Trump appointed Attorney General Pam Bondi to oversee the Metropolitan Police and warned that additional military forces could be used “if needed” to handle what he called a “public safety emergency.”
Since the crackdown began, arrests have risen across Washington, D.C. At the same time, demonstrations have intensified, with residents protesting the armed patrols, curfews, and roadside ICE checkpoints. In Dupont Circle, protesters were recently surrounded by a National Guard Humvee as they chanted, “Danger! Danger! There’s a fascist in the White House!”
On Aug. 13, Trump signaled his intention to extend the 30-day federal takeover of D.C. police and potentially broaden the program nationwide.
“We’re going to need a crime bill, and it’s going to pertain initially to D.C.,” Trump said while announcing the 2025 Kennedy Center nominees. “We’re going to use D.C. as a very positive example and we’re going to be asking for extensions on that long-term. That’s going to serve as a beacon for New York, Chicago, Los Angeles, and other places all over the country. Our whole country is going to be so different and so great.

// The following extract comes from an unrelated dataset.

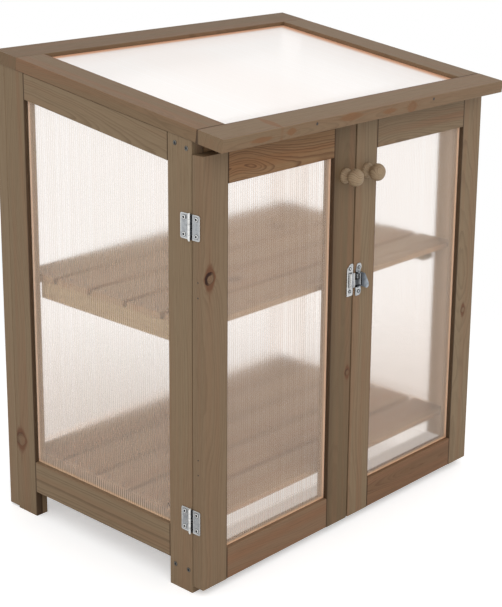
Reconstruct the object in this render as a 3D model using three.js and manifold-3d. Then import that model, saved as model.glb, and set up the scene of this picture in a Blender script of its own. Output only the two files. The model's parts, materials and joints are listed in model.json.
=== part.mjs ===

It’s going to be clean and safe and beautiful, and people are going to love our flag more than they’ve ever loved it. And we’re going to do a great job.”
Trump declared the public safety emergency despite city data showing violent crime had dropped significantly over the past 18 months. He dismissed those statistics, claiming—without evidence—that officials were manipulating the numbers to downplay the severity of the problem.